The young settler had traveled to the area in 1910 and found his place to homestead. He returned back east, married his sweetheart and they set out for the new town of Genoa to begin their life. Here was his dream, a small creek with a spring on it, gentle rolling land around it for farming and the creek bottom for his cattle. A house was built, the land was plowed and out buildings were put up. The children were born and the farm was prospering. Life was good for the settler. He had a wife, children, and a place to call his own. Nearby was a school for his children that he helped to build. His oldest boy would lead his younger brother and sister to school and they would come home at night and do their chores. Then in the 1920’s influenza struck the plains. First it struck down his middle boy, then his daughter, oldest boy, and wife all died within weeks of each other. The settler dug graves for his family on the bluff overlooking the creek. With his family gone, he left the land and disappeared. No one knows where he went, yet on the bluff were the small markers of the graves.

Another farmer bought the land at an auction and that is when the ghost stories began. He was working the land when heard the squeal of children playing. Looking on the bluff he saw shadows bounding through the grass. The farmer let it pass and said nothing. That was only time he had heard or seen anything.
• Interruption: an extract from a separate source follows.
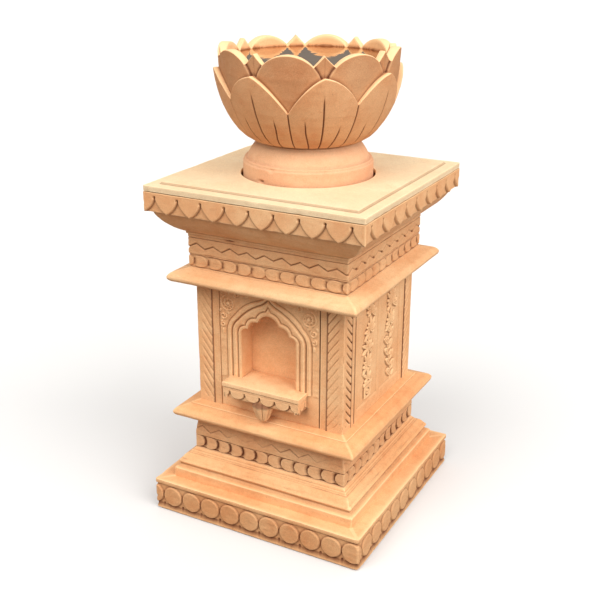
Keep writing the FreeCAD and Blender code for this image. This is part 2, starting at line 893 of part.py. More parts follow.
# Pot foot: a low drum with a step, a shoulder and a sloping neck, and a spigot for the bowl
def make_foot():
    drum = size("drum_radius")
    drum_top = slab_foot + size("drum_height")
    step = size("drum_step_radius")
    step_top = drum_top + size("drum_step_height")
    shoulder = size("foot_shoulder_radius")
    shoulder_top = step_top + size("foot_shoulder_height")
    neck = size("foot_neck_radius")
    spigot = size("spigot_radius")
    body = new_body("PotFoot")
    profile = body_sketch(body, "FootProfile", "XZ_Plane", 0, [
        (0, slab_foot),
        (drum, slab_foot),
        (drum, drum_top),
        (step, drum_top),
        (step, step_top),
        (shoulder, shoulder_top),
        (neck, bowl_foot),
        (spigot, bowl_foot),
        (spigot, bowl_foot + size("spigot_height")),
        (0, bowl_foot + size("spigot_height")),
    ])
    revolved(body, "FootTurning", profile)
    node(body, "pot_foot")


def radial_cut(body, name, outline_at, near, far):
    """Cut the rim between two upright planes with an outline that widens with the radius, all round."""
    first = body_sketch(body, name + "Near", "YZ_Plane", near, outline_at(near))
    second = body_sketch(body, name + "Far", "YZ_Plane", far, outline_at(far))
    doc.recompute()
    feature = body.newObject("PartDesign::SubtractiveLoft", name)
    feature.Profile = first
    feature.Sections = [second]
    feature.Ruled = True
    doc.recompute()
    return around(body, name + "AllRound", feature, PETALS)


def spread(angle):
    """Half width of a sector at unit distance."""
    return math.tan(math.radians(angle))


def rim_outline(reach):
    """Between the tips of two round petals: a notch, a small pointed petal and a notch."""
    tip = reach * spread(180 / PETALS)
    notch = reach * spread(NOTCH_ANGLE)
    floor = bowl_rim - size("rim_notch_drop")
    sky = bowl_rim + overrun
    return [
        (-tip, bowl_rim, bulge("round_petal")),
        (-notch, floor),
        (0, bowl_rim),
        (notch, floor, bulge("round_petal")),
        (tip, bowl_rim),
        (tip, sky),
        (-tip, sky),
    ]


def petal_outline(reach):
    """Between the tips of two large petals: down one ogee side to the valley and up the next."""
    tip = reach * spread(180 / PETALS)
    shoulder = reach * spread(180 / PETALS - TIP_ANGLE)
    high = bowl_rim - size("petal_tip_drop")
    bend = high - size("petal_shoulder_drop")
    sky = high + overrun
    return [
        (-tip, high, -bulge("petal_point")),
        (-shoulder, bend, bulge("petal_side")),
        (0, bowl_rim - size("petal_valley_drop"), bulge("petal_side")),
        (shoulder, bend, -bulge("petal_point")),
        (tip, high),
        (tip, sky),
        (-tip, sky),
    ]


# Lotus bowl: a turned bowl whose rim is cut into petals, with a tier of large petals outside
def make_bowl():
    rim = size("bowl_rim_radius")
    waist = bowl_rim - size("bowl_waist_drop")
    side = bowl_rim - size("bowl_side_drop")
    inner_side = bowl_rim - size("bowl_inner_side_drop")
    floor = bowl_foot + size("bowl_floor")
    recess = size("spigot_radius") + size("spigot_clearance")
    recess_top = bowl_foot + size("spigot_height") + size("spigot_clearance")
    neck = size("foot_neck_radius")
    near = size("bowl_inner_side_radius") - overrun
    far = size("petal_tip_radius") + overrun * 2
    raised = bowl_rim + overrun / 2
    vessel = new_body("BowlVessel")
    inner_waist = (rim - size("bowl_wall"), waist)
    inner_bend = (size("bowl_inner_side_radius"), inner_side)
    floor_edge = (size("bowl_floor_radius"), floor)
    inside = turned(inner_waist, inner_bend, bulge("bowl_inside"), INNER_RUNS)
    bottom = turned(inner_bend, floor_edge, bulge("bowl_bottom"), INNER_RUNS)
    profile = body_sketch(vessel, "VesselProfile", "XZ_Plane", 0, [
        (0, recess_top),
        (recess, recess_top),
        (recess, bowl_foot),
        (neck, bowl_foot),
        (size("bowl_side_radius"), side),
        (size("bowl_waist_radius"), waist),
        (rim, bowl_rim),
        (rim, raised),
        (rim - size("bowl_wall"), raised),
    ] + inside + bottom + [floor_edge, (0, floor)])
    revolved(vessel, "VesselTurning", profile)
    radial_cut(vessel, "RimCut", rim_outline, near, far)
    petals = new_body("OuterPetals")
    tip = size("petal_tip_radius")
    tall = bowl_rim - size("petal_tip_drop") + overrun / 2
    core = size("bowl_waist_radius") - size("bowl_wall") / 2
    petal_side = (size("petal_side_radius"), bowl_foot + size("petal_side_rise"))
    petal_belly = (size("petal_belly_radius"), bowl_foot + size("petal_belly_rise"))
    lower = turned((neck, bowl_foot), petal_side, -bulge("petal_foot"), OUTER_RUNS)
    upper = turned(petal_side, petal_belly, -bulge("petal_belly"), OUTER_RUNS)
    profile = body_sketch(petals, "PetalProfile", "XZ_Plane", 0, lower + upper + [
        petal_belly,
        (tip, bowl_rim - size("petal_tip_drop")),
        (tip, tall),
        (core, tall),
        (core, waist),
        (size("bowl_inner_side_radius") + size("bowl_wall") / 2, inner_side),
    ])
    revolved(petals, "PetalTurning", profile)
    radial_cut(petals, "PetalCut", petal_outline, near, far)
    petals.Placement = FreeCAD.Placement(Vector(), FreeCAD.Rotation(Vector(0, 0, 1), 180 / PETALS))
    bowl = fuse("LotusBowl", vessel, petals)
    bowl.Placement = FreeCAD.Placement(Vector(), FreeCAD.Rotation(Vector(0, 0, 1), REST_ANGLE))
    node(bowl, "lotus_bowl")


make_plinth()
make_base_moulding()
make_friezes()
make_cornices()
make_dowels()
make_posts()
make_front_panel()
make_niche_back()
make_side_panels()
make_shelf()
make_bracket()
make_pendant()
make_soffit()
make_fringe()
make_top_slab()
make_foot()
make_bowl()
doc.recompute()


def check(item):
    """Stop if an object of the document has failed."""
    for state in ("Invalid", "Error"):
        if state in item.State:
            raise RuntimeError(item.Name + " is " + state)


for item in doc.Objects:
    check(item)
os.makedirs("parts", exist_ok=True)
for item in nodes:
    if item.Shape.isNull() or not item.Shape.isValid():
        raise RuntimeError(item.Label + " has no valid shape")
for item in nodes:
    item.Shape.exportStep("parts/" + item.Label + ".step")
    box = item.Shape.BoundBox
    print(item.Label, len(item.Shape.Solids), "solids", round(item.Shape.Volume / 1000, 1), "cm3",
          [round(edge, 1) for edge in (box.XMin, box.YMin, box.ZMin, box.XMax, box.YMax, box.ZMax)])
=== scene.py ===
import math

import bmesh
import bpy
import numpy as np
from mathutils import Matrix, Vector


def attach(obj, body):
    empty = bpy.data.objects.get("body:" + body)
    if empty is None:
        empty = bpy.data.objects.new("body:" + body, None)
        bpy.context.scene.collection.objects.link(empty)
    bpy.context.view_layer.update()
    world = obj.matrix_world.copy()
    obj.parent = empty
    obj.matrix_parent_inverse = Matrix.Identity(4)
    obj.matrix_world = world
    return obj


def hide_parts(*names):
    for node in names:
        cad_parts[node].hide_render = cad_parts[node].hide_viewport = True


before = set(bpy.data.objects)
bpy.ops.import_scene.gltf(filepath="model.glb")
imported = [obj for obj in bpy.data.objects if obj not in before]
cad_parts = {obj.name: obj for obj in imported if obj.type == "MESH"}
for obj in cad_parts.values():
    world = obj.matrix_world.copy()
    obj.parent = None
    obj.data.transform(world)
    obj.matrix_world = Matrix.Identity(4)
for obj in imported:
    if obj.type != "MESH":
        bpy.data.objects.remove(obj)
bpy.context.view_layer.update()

# Carved sandstone tulsi planter. Lengths are in millimetres until a mesh is made.
MM = 0.001

# Levels and half widths of the courses, as packed
PLINTH_TOP = 66.6
BASE_TOP = 124.8
LOWER_FRIEZE_TOP = 202.0
SHAFT_FOOT = 230.5
SHAFT_TOP = 482.0
UPPER_FRIEZE_FOOT = 506.0
SOFFIT_FOOT = 573.5
FRINGE_FOOT = 620.8
SLAB_FOOT = 657.4
SLAB_EDGE_TOP = 669.2
SLAB_TOP = 673.5
BOWL_FOOT = 735.3
BOWL_RIM = 905.0
PLINTH_HALF = 225.0
FRIEZE_HALF = 164.4
SHAFT_HALF = 155.5
PANEL_HALF = 106.5
PANEL_BACK = 117.5
NICHE_SPRING = 391.0
SHELF_TOP = 299.5
SHELF_FOOT = 290.0
CORNICE_HALF = 195.5
FRINGE_HALF = 219.5
SLAB_HALF = 219.2
WELL_RADIUS = 125.9
REST_ANGLE = -7.8        # degrees that the bowl is turned at rest
CORNER_COLUMNS = 4       # columns of a square course's grid that round each of its corners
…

He said to himself, “It is just my imagination.” Some years later his son found it a good place to bring his girl friend to park. He could drive along the creek bottom on a shelf below the rise and it was protected and out of sight from the road. A few trees had grown up and it was a quiet place. Fall was approaching and they had been to the barn dance down the road. The boy and girl were giggling as they bounced over the road.

Turning off into his father’s place and rolling down the embankment to the trees they went. He had some cigarettes and some shine and they were going to enjoy it before going on home. Suddenly the girl shrieked, hair was standing on end, her fingers were pointing across the creek to the bluff. The boy’s jaw dropped. A large figure stood on the bluff, hands in the air and crying. A lament that pierced the soul, traveled up the spine and bent a strong heart. There by the graves the figure floated, wailing into the night, screeching echoes floating over the land. The car jumped to life, wheels spinning, up the hill they fled, wanting to get away from this place.

Next week at school, one should of heard the stories. Like wildfire the lore spread growing larger with each telling. Soon there were other kids going out there at night, parking and watching, nothing. The boy and girl soon became a butt of jokes. With the story and seeing the place the farm became a popular place for the local kids to party. Being protected and out of sight they could party away and make jokes about the ghosts.

A couple of years later the local kids were out at the farm for a Saturday night party. There was the liquor, music and boisterous bragging conversations. With the full moon and a calm night, this was a pleasant night to be out. With midnight approaching a wail shattered the reverie of the kids. Hair was standing up, stomachs were dropping, hearts were pounding as the wail rolled over the bottom slicing the moonlight.

There on the far bluff was a large white figure, floating over the graves, tears rolling, voice raised to a wail. Motors roared to life, kids were piling into cars, and wheels screeching up the hill. Other kids stood there frozen, time had stopped, jaws were gasping. Never before had they seen anything like it or heard. School the next week was abuzz and more curios people ventured out to the farm.

Today the farm is much like the schoolhouse, a vacant lot marked by an old fence.